[Given data]:
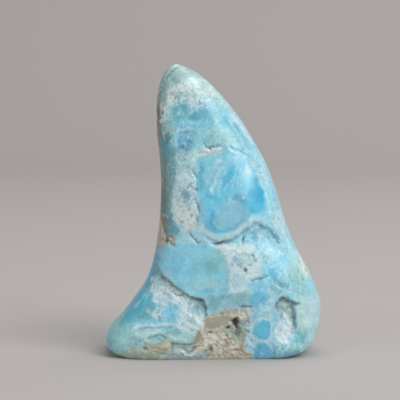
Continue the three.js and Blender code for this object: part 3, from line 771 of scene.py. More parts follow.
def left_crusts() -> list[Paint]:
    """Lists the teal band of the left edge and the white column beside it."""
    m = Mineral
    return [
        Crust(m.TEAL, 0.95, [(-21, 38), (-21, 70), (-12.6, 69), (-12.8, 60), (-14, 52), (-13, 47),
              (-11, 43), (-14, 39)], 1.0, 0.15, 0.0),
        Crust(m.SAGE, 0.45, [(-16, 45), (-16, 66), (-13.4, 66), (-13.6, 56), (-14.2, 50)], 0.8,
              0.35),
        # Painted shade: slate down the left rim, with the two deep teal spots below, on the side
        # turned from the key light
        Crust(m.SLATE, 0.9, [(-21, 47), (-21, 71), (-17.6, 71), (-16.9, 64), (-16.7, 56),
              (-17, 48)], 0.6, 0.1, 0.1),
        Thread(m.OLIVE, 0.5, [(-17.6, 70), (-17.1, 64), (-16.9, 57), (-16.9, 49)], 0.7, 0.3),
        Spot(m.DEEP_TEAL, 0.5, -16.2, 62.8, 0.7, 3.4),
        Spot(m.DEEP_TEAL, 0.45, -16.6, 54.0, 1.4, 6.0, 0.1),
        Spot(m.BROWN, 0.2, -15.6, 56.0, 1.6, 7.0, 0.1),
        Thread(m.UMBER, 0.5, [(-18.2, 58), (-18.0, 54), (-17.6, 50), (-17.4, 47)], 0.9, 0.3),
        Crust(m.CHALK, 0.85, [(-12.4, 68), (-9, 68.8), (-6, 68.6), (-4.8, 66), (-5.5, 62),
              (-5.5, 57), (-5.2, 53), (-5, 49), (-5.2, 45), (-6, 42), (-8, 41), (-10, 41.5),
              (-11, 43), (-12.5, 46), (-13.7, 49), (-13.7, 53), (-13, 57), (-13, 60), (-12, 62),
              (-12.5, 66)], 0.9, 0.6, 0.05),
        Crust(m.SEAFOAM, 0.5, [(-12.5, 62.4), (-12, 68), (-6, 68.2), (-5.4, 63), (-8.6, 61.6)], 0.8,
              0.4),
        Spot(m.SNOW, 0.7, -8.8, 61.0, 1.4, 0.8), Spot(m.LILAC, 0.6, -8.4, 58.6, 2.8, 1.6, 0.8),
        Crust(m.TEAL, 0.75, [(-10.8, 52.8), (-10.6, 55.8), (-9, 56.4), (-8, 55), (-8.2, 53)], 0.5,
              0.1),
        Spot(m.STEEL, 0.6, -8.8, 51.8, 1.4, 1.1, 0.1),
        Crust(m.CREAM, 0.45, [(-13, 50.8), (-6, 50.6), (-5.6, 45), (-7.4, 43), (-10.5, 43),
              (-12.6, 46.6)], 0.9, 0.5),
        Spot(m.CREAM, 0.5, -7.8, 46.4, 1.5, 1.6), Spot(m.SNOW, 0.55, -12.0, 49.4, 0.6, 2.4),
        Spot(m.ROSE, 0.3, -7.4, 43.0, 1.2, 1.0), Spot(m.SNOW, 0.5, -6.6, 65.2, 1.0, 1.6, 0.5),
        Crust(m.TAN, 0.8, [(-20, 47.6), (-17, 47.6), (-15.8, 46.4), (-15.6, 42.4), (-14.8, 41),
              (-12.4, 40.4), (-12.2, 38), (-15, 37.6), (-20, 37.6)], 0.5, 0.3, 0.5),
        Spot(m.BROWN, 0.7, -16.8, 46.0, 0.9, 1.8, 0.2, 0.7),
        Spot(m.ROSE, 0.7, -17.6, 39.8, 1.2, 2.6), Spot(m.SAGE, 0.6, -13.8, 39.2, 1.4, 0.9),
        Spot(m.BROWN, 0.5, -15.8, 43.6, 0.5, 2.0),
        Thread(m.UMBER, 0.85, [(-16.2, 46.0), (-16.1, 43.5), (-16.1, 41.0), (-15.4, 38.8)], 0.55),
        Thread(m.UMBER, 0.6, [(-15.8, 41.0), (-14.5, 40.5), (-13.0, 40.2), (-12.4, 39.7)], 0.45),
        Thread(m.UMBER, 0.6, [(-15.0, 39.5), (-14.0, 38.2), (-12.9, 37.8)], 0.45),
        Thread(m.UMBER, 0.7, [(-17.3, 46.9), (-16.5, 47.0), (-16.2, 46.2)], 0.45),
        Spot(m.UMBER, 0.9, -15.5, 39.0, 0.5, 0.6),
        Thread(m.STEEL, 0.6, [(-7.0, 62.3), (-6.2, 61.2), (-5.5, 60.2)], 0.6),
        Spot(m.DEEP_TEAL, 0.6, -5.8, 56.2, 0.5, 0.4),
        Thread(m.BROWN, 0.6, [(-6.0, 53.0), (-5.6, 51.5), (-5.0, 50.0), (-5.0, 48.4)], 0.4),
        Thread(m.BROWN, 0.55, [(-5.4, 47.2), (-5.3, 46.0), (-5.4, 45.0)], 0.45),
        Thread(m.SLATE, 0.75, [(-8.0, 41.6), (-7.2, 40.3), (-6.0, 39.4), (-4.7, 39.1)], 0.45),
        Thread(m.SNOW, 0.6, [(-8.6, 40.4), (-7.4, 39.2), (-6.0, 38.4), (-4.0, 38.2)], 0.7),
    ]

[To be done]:
Copy out the material word for word and line for line.

[Answer to this task]:
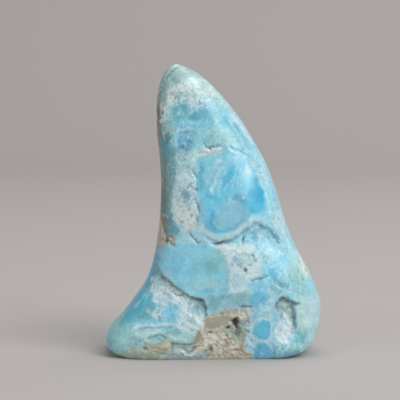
Continue the three.js and Blender code for this object: part 3, from line 771 of scene.py. More parts follow.
def left_crusts() -> list[Paint]:
    """Lists the teal band of the left edge and the white column beside it."""
    m = Mineral
    return [
        Crust(m.TEAL, 0.95, [(-21, 38), (-21, 70), (-12.6, 69), (-12.8, 60), (-14, 52), (-13, 47),
              (-11, 43), (-14, 39)], 1.0, 0.15, 0.0),
        Crust(m.SAGE, 0.45, [(-16, 45), (-16, 66), (-13.4, 66), (-13.6, 56), (-14.2, 50)], 0.8,
              0.35),
        # Painted shade: slate down the left rim, with the two deep teal spots below, on the side
        # turned from the key light
        Crust(m.SLATE, 0.9, [(-21, 47), (-21, 71), (-17.6, 71), (-16.9, 64), (-16.7, 56),
              (-17, 48)], 0.6, 0.1, 0.1),
        Thread(m.OLIVE, 0.5, [(-17.6, 70), (-17.1, 64), (-16.9, 57), (-16.9, 49)], 0.7, 0.3),
        Spot(m.DEEP_TEAL, 0.5, -16.2, 62.8, 0.7, 3.4),
        Spot(m.DEEP_TEAL, 0.45, -16.6, 54.0, 1.4, 6.0, 0.1),
        Spot(m.BROWN, 0.2, -15.6, 56.0, 1.6, 7.0, 0.1),
        Thread(m.UMBER, 0.5, [(-18.2, 58), (-18.0, 54), (-17.6, 50), (-17.4, 47)], 0.9, 0.3),
        Crust(m.CHALK, 0.85, [(-12.4, 68), (-9, 68.8), (-6, 68.6), (-4.8, 66), (-5.5, 62),
              (-5.5, 57), (-5.2, 53), (-5, 49), (-5.2, 45), (-6, 42), (-8, 41), (-10, 41.5),
              (-11, 43), (-12.5, 46), (-13.7, 49), (-13.7, 53), (-13, 57), (-13, 60), (-12, 62),
              (-12.5, 66)], 0.9, 0.6, 0.05),
        Crust(m.SEAFOAM, 0.5, [(-12.5, 62.4), (-12, 68), (-6, 68.2), (-5.4, 63), (-8.6, 61.6)], 0.8,
              0.4),
        Spot(m.SNOW, 0.7, -8.8, 61.0, 1.4, 0.8), Spot(m.LILAC, 0.6, -8.4, 58.6, 2.8, 1.6, 0.8),
        Crust(m.TEAL, 0.75, [(-10.8, 52.8), (-10.6, 55.8), (-9, 56.4), (-8, 55), (-8.2, 53)], 0.5,
              0.1),
        Spot(m.STEEL, 0.6, -8.8, 51.8, 1.4, 1.1, 0.1),
        Crust(m.CREAM, 0.45, [(-13, 50.8), (-6, 50.6), (-5.6, 45), (-7.4, 43), (-10.5, 43),
              (-12.6, 46.6)], 0.9, 0.5),
        Spot(m.CREAM, 0.5, -7.8, 46.4, 1.5, 1.6), Spot(m.SNOW, 0.55, -12.0, 49.4, 0.6, 2.4),
        Spot(m.ROSE, 0.3, -7.4, 43.0, 1.2, 1.0), Spot(m.SNOW, 0.5, -6.6, 65.2, 1.0, 1.6, 0.5),
        Crust(m.TAN, 0.8, [(-20, 47.6), (-17, 47.6), (-15.8, 46.4), (-15.6, 42.4), (-14.8, 41),
              (-12.4, 40.4), (-12.2, 38), (-15, 37.6), (-20, 37.6)], 0.5, 0.3, 0.5),
        Spot(m.BROWN, 0.7, -16.8, 46.0, 0.9, 1.8, 0.2, 0.7),
        Spot(m.ROSE, 0.7, -17.6, 39.8, 1.2, 2.6), Spot(m.SAGE, 0.6, -13.8, 39.2, 1.4, 0.9),
        Spot(m.BROWN, 0.5, -15.8, 43.6, 0.5, 2.0),
        Thread(m.UMBER, 0.85, [(-16.2, 46.0), (-16.1, 43.5), (-16.1, 41.0), (-15.4, 38.8)], 0.55),
        Thread(m.UMBER, 0.6, [(-15.8, 41.0), (-14.5, 40.5), (-13.0, 40.2), (-12.4, 39.7)], 0.45),
        Thread(m.UMBER, 0.6, [(-15.0, 39.5), (-14.0, 38.2), (-12.9, 37.8)], 0.45),
        Thread(m.UMBER, 0.7, [(-17.3, 46.9), (-16.5, 47.0), (-16.2, 46.2)], 0.45),
        Spot(m.UMBER, 0.9, -15.5, 39.0, 0.5, 0.6),
        Thread(m.STEEL, 0.6, [(-7.0, 62.3), (-6.2, 61.2), (-5.5, 60.2)], 0.6),
        Spot(m.DEEP_TEAL, 0.6, -5.8, 56.2, 0.5, 0.4),
        Thread(m.BROWN, 0.6, [(-6.0, 53.0), (-5.6, 51.5), (-5.0, 50.0), (-5.0, 48.4)], 0.4),
        Thread(m.BROWN, 0.55, [(-5.4, 47.2), (-5.3, 46.0), (-5.4, 45.0)], 0.45),
        Thread(m.SLATE, 0.75, [(-8.0, 41.6), (-7.2, 40.3), (-6.0, 39.4), (-4.7, 39.1)], 0.45),
        Thread(m.SNOW, 0.6, [(-8.6, 40.4), (-7.4, 39.2), (-6.0, 38.4), (-4.0, 38.2)], 0.7),
    ]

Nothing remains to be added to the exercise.